How to Weatherize Your Home for Winter
Time Required: 2-4 hours
A fresh snowfall can make your outdoor view a beautiful one, but feeling a cold draft through that window will quickly take all the fun out of it for most homeowners. This guide will walk you through a few necessary chores that can get your home in tip-top shape before the howling winds of winter arrive.
Tools & Materials
- Heavy snow and ice can accumulate on tree limbs and power lines, leading to power outages. To ensure you have heat when the power is out, make sure you have a non-electrical heating source in your home.

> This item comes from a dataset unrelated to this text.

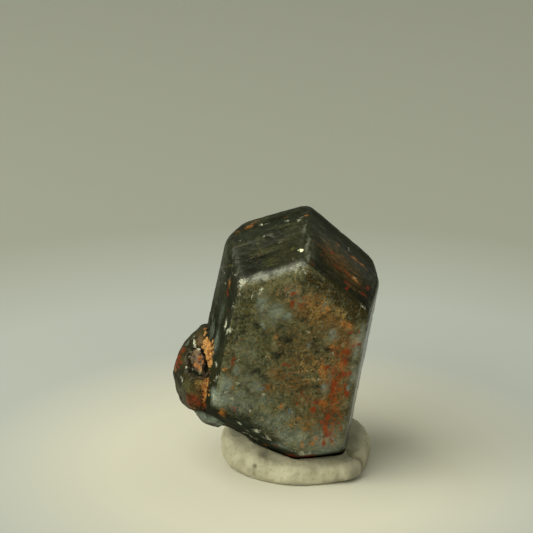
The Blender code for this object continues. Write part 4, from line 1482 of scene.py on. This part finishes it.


# %% [markdown]
# ## The putty
# The pad is soft, so it has taken the crystal's shape exactly and kept the marks of the fingers
# that pressed it. Its solid keeps a small gap all round the crystal, because solids may not
# touch. Here the skin near the crystal is drawn onto it, which closes the gap, and then dented.

# %% Seat the putty against the crystal
PUTTY_NET = 0.09
SEAT_REACH = 0.9
SEAT_OVERLAP = 0.04
FAR_OFF = 9.0
putty_skin = fine_skin(solid_copy("display_putty"), "putty_pad", PUTTY_NET)
crystal_faces = [list(face.vertices) for face in large_skin.polygons]
crystal_tree = BVHTree.FromPolygons([point.co for point in large_skin.vertices], crystal_faces)
points = points_of(putty_skin)
points = smoothed(putty_skin, points, np.full(len(points), 0.4), 3)
near = np.full(len(points), FAR_OFF)
for index, point in enumerate(points):
    hit, normal, _, gap = crystal_tree.find_nearest(Vector(point), SEAT_REACH)
    if hit is None:
        continue
    near[index] = gap
    drawn = float(ease(np.array(0.85 - gap), 0.0, 0.4))
    pull = np.array(hit - normal * SEAT_OVERLAP) - point
    pull[2] = min(pull[2], pull[2] * 0.3)
    points[index] += pull * drawn
print("points drawn onto the crystal:", int((near < 0.6).sum()))

# %% Tell what each point of the putty is near
move_to(putty_skin, points)
outward = normals_of(putty_skin)
loose = ease(near, 0.3, 0.9)
plan = points - np.array(PUTTY_MIDDLE)
soft, lumpy = cloud(points, 0.28, 2, 12.0), cloud(points, 0.9, 3, 3.0)
grainy = cloud(points, 3.5, 4, 8.0)


def crease(path, width, depth):
    """A pressed line on the pad through places in plan, in mm from its middle."""
    gap = np.full(len(plan), 99.0)
    for first, second in zip(path, path[1:]):
        first, second = np.array(first), np.array(second)
        along = second - first
        t = np.clip(((plan[:, :2] - first) @ along) / (along @ along), 0, 1)
        gap = np.minimum(gap, np.linalg.norm(plan[:, :2] - first - t[:, None] * along, axis=1))
    return depth * bell(gap, width)


print("points of the putty clear of the crystal:", int((loose > 0.5).sum()))


# %% Press the dents and creases: a path in plan, a width and a depth, in mm
CREASES = (
    (((3.4, -2.9), (3.8, -3.65), (4.3, -3.6), (5.4, -3.2)), 0.17, 0.50),
    (((-1.9, -4.0), (-1.8, -4.9), (-1.7, -5.9)), 0.14, 0.06),
    (((0.3, -4.6), (0.1, -5.9)), 0.16, 0.04),
    (((2.6, -4.4), (3.0, -5.4)), 0.3, 0.08),
    (((5.0, -1.4), (5.3, -2.6)), 0.6, 0.16),
    (((-3.2, -3.4), (-4.3, -4.4)), 0.3, 0.08),
    (((-2.66, -4.42), (-2.62, -4.46)), 0.1, 0.12),
)
BULGES = ((((4.3, -4.4), (3.4, -5.0)), 0.8, 0.34), (((-4.0, -2.6), (-3.0, -4.1)), 0.7, 0.08))
pressed = sum(crease(*line) for line in CREASES)
pushed_up = sum(crease(*line) for line in BULGES)
above = ease(points[:, 2], 0.0, 0.5)
relief = (0.17 * soft + 0.11 * lumpy + 0.016 * grainy + pushed_up - pressed) * loose
points = points + outward * relief[:, None] * above[:, None]
points[:, 2] = np.maximum(points[:, 2], 0.0)
move_to(putty_skin, points)
print("deepest crease in mm:", round(float(pressed.max()), 2))

# %% Smudge the putty and paint shade into it, and store what its finish needs
# Many of these dabs are painted shade: under the right lobe, beside the creases and where the
# crystal's lower left band meets the pad. The rest are smudges of dirt.
SMUDGES_AND_SHADE = (
    (-2.13, -4, 1.66, 0.4, 0.8), (-1.8, -4.43, 1.49, 0.3, 0.5), (-1.33, -4.63, 1.44, 0.3, 0.4),
    (-2.67, -4.41, 1.04, 0.12, 1), (1.12, -5.26, 1, 0.5, 0.3), (2, -4.51, 1.38, 0.5, 0.3),
    (3.68, -4.16, 1.22, 0.8, 0.5), (3.81, -4.48, 0.63, 0.7, 0.6), (4.37, -3.85, 0.49, 0.7, 0.6),
    (4.12, -2.91, 1.52, 0.5, 0.3), (4.55, -2.15, 1.54, 0.6, 0.1), (3.42, -1.9, 0.69, 0.9, 0.6),
    (-3.47, -3.8, 1.05, 0.3, 0.3), (-3, -4.24, 0.67, 0.25, 0.4), (2.86, -4.95, 0.42, 0.5, 0.4),
)
paint(putty_skin, "smudge_and_shade", round_dabs(plan, SMUDGES_AND_SHADE, np.zeros(len(plan))))
# Painted shade: the creases are darkened in the finish as well as pressed in.
paint(putty_skin, "crease", np.clip(pressed * 5, 0, 1))
# Painted shade where the pad meets the crystal.
paint(putty_skin, "contact_shade", 1 - ease(near, 0.1, 0.7))
print(len(SMUDGES_AND_SHADE), "smudges on the putty")

# %% The putty's finish
putty = Finish("bone putty")
here = putty.place()
clouds = putty.noise(here, 0.5, 4.0, 0.6)
dust = putty.noise(here, 3.0, 6.0, 0.7)
dots = putty.noise(here, 7.0, 2.0, 0.5)
smudge_and_shade = (putty.painted("smudge_and_shade") + dust * 0.9 - 0.45).rise(0.0, 0.9)
colour = putty.coats(
    (0.405, 0.382, 0.275),
    (clouds.rise(0.35, 0.65), (0.505, 0.478, 0.36)),
    (dust.rise(0.52, 0.34) * 0.5, (0.26, 0.225, 0.135)),
    # Painted shade in the creases, on the shaded smudges and round the crystal.
    (putty.painted("crease") * 0.5, (0.20, 0.17, 0.095)),
    (smudge_and_shade * 0.85, (0.135, 0.125, 0.090)),
    (putty.painted("contact_shade") * 0.4, (0.24, 0.215, 0.14)),
    (dots.rise(0.67, 0.74) * 0.7, (0.15, 0.09, 0.05)),
)
DENT_DEPTH = 0.00010
matt = putty.bump(dust * 0.8 + clouds * 0.3, DENT_DEPTH, 0.7)
bone = putty.surface(base_color=colour, roughness=(0.62 + dust * 0.2).held(), normal=matt)
hand_over(putty_skin, "putty_pad", "display_putty", bone)

# %% [markdown]
# ## Rust crumbs
# Where the two crystals meet, the ochre crust is made of crumbs. Geometry Nodes scatter small
# irregular grains over the crust with a fixed seed, more of them where the painted crust is
# thicker, and the result is made a plain mesh.

# %% One irregular grain
UNEVEN = 0.35
grain_shape = bpy.data.meshes.new("grain")
work = bmesh.new()
bmesh.ops.create_icosphere(work, subdivisions=1, radius=1.0)
for corner in work.verts:
    corner.co *= 1.0 + UNEVEN * noise.noise(corner.co * 2.3)
work.to_mesh(grain_shape)
work.free()
grain_holder = bpy.data.objects.new("grain", grain_shape)
print("one grain has", len(grain_shape.polygons), "faces")

# %% Scatter the grains
SMALLEST, LARGEST = (0.02, 0.02, 0.015), (0.065, 0.06, 0.05)
CRUMBS_PER_SQUARE_MM = 55.0
CRUMB_SEED = 5
crumb_inputs = (
    ("Density", "NodeSocketFloat"),
    ("Seed", "NodeSocketInt"),
    ("Largest", "NodeSocketVector"),
    ("Finish", "NodeSocketMaterial"),
)
scatter = new_tree("rust crumbs", crumb_inputs)
given = scatter.nodes.new("NodeGroupInput").outputs
sharp = tree_math(scatter, "POWER", tree_painted(scatter, "crust"), 2.0)
dense = tree_math(scatter, "MULTIPLY", sharp, given["Density"])
spread = {"Mesh": given["Geometry"], "Density": dense, "Seed": given["Seed"]}
at_random = {"distribute_method": "RANDOM"}
dots = tree_node(scatter, "GeometryNodeDistributePointsOnFaces", at_random, spread)
shape = tree_node(scatter, "GeometryNodeObjectInfo", {}, {"Object": grain_holder})
vector = {"data_type": "FLOAT_VECTOR"}
least = {"Min": SMALLEST, "Max": given["Largest"], "Seed": given["Seed"]}
size = tree_node(scatter, "FunctionNodeRandomValue", vector, least)
whole_turn = {"Min": (0, 0, 0), "Max": (6.28, 6.28, 6.28), "Seed": given["Seed"]}
turned = tree_node(scatter, "FunctionNodeRandomValue", vector, whole_turn)
put = {"Points": dots["Points"], "Instance": shape["Geometry"]}
put |= {"Rotation": turned[0], "Scale": size[0]}
grains = tree_node(scatter, "GeometryNodeInstanceOnPoints", {}, put)
finish_tree(scatter, grains[0], given["Finish"])
print("the crumbs' tree has", len(scatter.nodes), "nodes")

# %% The crumbs' finish, and the crumbs themselves
crumb_look = Finish("ochre crumbs")
tint = crumb_look.noise(crumb_look.place(), 2.5, 4.0)
colour = crumb_look.blend(tint.rise(0.40, 0.60), (0.34, 0.11, 0.03), (0.74, 0.44, 0.17))
crumb_finish = crumb_look.surface(base_color=colour, roughness=0.85)
crumb_values = {"Density": CRUMBS_PER_SQUARE_MM, "Seed": CRUMB_SEED}
crumb_values |= {"Largest": LARGEST, "Finish": crumb_finish}
crumbs = run_tree(small_skin.copy(), scatter, crumb_values)
bpy.data.objects.remove(grain_holder)
print("crumb points:", len(crumbs.vertices))

# %% Hand over the crystals and the crumbs
hand_over(large_skin, "sapphire", "sapphire_crystal", sapphire)
hand_over(small_skin, "side_crystal", "sapphire_crystal", sapphire)
hand_over(crumbs, "rust_crumbs", "sapphire_crystal", crumb_finish, stands_for=False)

- There are a variety of heaters that use natural gas, kerosene, propane, wood and wood pellets to generate heat. Generators can also be used to run electrical heat sources during power outages.

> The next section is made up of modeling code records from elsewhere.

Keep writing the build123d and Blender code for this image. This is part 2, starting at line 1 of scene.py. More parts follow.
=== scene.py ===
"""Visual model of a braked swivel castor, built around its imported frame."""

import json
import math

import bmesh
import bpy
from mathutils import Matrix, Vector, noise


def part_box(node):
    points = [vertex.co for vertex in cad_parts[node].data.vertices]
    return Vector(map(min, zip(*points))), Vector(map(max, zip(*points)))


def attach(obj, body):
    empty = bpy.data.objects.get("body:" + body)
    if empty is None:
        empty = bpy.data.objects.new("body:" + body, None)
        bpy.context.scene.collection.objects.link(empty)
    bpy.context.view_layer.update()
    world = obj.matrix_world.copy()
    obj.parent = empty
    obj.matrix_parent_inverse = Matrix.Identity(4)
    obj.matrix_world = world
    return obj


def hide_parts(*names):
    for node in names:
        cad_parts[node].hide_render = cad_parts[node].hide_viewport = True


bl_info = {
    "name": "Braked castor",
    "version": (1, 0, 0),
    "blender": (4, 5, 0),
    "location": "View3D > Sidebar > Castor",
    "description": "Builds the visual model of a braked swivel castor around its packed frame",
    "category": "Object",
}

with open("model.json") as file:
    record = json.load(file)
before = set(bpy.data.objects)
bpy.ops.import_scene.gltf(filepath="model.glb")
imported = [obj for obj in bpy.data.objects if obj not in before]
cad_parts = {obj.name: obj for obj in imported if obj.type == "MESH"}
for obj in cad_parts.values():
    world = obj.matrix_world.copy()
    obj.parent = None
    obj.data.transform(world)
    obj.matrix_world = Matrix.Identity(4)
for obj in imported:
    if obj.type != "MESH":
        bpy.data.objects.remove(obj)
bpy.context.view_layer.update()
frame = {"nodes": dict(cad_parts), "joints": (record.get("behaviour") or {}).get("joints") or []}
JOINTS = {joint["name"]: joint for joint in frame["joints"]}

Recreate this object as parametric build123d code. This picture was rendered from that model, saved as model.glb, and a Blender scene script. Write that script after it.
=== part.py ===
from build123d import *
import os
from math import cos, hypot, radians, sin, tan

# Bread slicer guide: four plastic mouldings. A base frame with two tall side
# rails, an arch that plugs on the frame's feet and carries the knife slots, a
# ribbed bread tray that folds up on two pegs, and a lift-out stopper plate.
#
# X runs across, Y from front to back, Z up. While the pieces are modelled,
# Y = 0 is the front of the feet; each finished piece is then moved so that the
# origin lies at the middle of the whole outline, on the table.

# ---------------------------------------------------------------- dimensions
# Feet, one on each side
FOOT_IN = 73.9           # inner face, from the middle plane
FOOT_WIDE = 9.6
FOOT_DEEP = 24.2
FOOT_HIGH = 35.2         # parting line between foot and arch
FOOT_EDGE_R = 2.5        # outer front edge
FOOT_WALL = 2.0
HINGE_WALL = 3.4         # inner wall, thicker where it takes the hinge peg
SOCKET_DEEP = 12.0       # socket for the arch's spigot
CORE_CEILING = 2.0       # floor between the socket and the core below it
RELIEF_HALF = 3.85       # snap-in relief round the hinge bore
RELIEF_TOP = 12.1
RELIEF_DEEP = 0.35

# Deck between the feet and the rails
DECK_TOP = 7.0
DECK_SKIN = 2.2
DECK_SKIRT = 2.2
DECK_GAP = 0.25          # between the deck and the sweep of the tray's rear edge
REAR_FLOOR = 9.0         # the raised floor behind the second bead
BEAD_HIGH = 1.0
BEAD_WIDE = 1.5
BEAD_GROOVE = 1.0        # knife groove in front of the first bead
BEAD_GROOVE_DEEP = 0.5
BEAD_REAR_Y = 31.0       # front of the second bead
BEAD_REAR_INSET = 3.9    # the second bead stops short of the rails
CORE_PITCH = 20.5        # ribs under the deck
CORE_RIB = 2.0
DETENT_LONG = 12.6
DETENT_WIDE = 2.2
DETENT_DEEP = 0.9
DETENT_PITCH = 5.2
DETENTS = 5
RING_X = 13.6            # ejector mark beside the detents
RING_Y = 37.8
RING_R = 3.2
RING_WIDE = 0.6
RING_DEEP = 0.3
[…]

- If you have a supply of firewood on hand, be sure to keep it at least 30 feet from your home and off the ground. A log rack will help keep wood dry and protect it from insects and other critters.

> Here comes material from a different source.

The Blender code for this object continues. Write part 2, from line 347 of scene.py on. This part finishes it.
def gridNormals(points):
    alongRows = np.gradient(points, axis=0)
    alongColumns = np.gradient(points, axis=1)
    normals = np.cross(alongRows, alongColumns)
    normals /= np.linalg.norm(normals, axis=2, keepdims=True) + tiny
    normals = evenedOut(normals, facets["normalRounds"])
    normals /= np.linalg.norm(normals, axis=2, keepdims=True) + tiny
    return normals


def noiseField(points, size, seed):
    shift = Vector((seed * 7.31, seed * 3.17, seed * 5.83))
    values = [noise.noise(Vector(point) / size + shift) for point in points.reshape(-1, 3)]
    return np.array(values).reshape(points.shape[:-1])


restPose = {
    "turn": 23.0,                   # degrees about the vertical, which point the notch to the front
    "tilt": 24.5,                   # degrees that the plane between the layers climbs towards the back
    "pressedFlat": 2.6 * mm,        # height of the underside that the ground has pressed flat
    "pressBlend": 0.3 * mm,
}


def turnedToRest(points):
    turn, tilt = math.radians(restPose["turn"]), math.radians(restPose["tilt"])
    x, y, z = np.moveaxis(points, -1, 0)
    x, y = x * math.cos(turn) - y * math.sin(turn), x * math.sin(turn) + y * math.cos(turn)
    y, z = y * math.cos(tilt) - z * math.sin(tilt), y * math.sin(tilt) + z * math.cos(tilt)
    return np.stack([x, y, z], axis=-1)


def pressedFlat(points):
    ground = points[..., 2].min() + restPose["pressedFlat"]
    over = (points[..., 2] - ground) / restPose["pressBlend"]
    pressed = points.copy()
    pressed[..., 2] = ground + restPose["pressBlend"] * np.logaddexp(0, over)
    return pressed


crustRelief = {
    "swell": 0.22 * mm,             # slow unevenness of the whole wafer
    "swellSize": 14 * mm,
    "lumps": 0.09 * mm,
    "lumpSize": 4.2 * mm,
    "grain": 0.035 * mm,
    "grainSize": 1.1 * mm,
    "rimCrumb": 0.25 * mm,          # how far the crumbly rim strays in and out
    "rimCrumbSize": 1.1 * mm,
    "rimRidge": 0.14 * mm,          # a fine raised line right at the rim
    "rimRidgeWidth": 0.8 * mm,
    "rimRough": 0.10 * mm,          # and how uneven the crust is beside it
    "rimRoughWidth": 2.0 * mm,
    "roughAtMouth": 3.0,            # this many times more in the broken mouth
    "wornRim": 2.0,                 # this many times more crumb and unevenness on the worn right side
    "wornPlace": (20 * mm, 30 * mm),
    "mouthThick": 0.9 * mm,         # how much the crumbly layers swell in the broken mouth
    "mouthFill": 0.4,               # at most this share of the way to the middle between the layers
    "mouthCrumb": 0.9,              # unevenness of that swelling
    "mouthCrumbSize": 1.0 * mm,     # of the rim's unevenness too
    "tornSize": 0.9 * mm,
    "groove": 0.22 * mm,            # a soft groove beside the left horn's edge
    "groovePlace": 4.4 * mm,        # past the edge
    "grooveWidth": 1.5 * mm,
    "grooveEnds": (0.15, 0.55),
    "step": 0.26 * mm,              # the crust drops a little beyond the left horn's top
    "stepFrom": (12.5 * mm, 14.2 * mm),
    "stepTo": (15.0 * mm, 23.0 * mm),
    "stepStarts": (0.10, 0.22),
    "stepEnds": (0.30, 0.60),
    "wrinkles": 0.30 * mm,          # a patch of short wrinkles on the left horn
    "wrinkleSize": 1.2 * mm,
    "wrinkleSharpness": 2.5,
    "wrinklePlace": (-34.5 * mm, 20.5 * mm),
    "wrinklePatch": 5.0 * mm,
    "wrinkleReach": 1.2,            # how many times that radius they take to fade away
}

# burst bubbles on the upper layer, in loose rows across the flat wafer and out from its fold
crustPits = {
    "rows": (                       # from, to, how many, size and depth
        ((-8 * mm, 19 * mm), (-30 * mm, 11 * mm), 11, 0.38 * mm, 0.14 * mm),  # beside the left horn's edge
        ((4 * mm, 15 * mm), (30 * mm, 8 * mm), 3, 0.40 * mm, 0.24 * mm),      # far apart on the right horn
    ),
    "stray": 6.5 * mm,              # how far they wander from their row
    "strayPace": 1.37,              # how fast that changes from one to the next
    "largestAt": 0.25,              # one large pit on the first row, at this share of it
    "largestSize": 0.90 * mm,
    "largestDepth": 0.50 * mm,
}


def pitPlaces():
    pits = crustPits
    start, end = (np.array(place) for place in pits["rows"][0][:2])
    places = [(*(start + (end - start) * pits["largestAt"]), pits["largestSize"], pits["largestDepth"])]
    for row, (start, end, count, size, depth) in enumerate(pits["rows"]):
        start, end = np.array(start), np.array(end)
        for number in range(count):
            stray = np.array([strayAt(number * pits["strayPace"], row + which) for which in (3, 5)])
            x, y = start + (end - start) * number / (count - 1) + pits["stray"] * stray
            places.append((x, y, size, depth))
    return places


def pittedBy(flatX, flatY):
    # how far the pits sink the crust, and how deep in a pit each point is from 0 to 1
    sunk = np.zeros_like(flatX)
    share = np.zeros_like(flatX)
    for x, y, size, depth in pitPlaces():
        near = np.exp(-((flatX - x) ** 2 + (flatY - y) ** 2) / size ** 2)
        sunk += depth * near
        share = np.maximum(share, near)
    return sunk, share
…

- Check your roof to ensure your shingles are intact. Also, make sure your gutters and downspouts are free and clear of leaves and branches.
- Check any exterior steps and handrails for loose fittings and remove any snow or ice to help keep your family and visitors from slipping on walkways and driveways.
- Inspect your furnace for leaks and test for carbon monoxide. If your furnace is older, cracks can form and this deadly, poisonous gas may escape into your home.
- Replace the furnace filter to ensure efficiency and keep dust particles from penetrating the clean, heated air.
- To keep your home nice and toasty and to help curb high electric bills, install a programmable thermostat. Keep your heat settings lower while you are asleep and raise them just before you awake.
- Use weatherstripping around doors and windows to plug drafts. Replace your door seals, door sweeps or thresholds to keep cold outside air from seeping in to your home.
- For single-pane windows, a window insulation kit will increase window efficiency by up to 90 percent.
- Caulk around baseboards and crown moulding if any drafts are detected.
- Set your ceiling fans on the clockwise-directional setting as that direction forces warm air that gathers near the ceiling down into living spaces. Select the slowest speed -- a higher one will create a cool-breeze feeling on your skin.
- Make sure your attic and basements have enough insulation to help counteract heat loss. Consult the R-value chart to determine the appropriate amount for your region.
- Lastly, make sure your pipes are protected against freezing by adding pipe insulation covers.
- Make sure you have a home emergency kit on hand as well as enough supplies to last for three days for each member of your household. Your emergency kit should include water in bottles or jugs, non-perishable food, flashlights, candles, batteries, matches, a battery-operated radio, blankets, prescriptions and over-the-counter medications.
- Don’t forget about the needs of your pets during this time, too. Make sure they have adequate shelter, preferably indoors, away from the wintry elements. Stock enough food and water to get them through the same amount of time you and your family will be required to endure.
- Should weather conditions keep you inside, a few fun activities will keep you from going stir-crazy. Playing cards, board games, arts and crafts, and musical instruments can help pass the time.
- Once the bad weather has passed and it is safe to leave your home, make sure you have supplies and tools on hand to make digging out easier. Store some extra ice melt or rock salt in your garage or storage shed during the winter. Also, make keep some extra gasoline on hand for your snow blower, and keep a few snow shovels handy just in case you need them.
- Also, stock your vehicles are with auto emergency kits. They should include jumper cables, safety vests, fire extinguishers, flashlights, flares, lightsticks, and a first-aid kit. It’s always smart to keep an extra blanket, clothes, water and non-perishable food in your car, too, just in case you are stranded.
- Lastly, keep a tub of kitty litter in your vehicle in the winter to help gain tire traction, should you get stuck in the snow.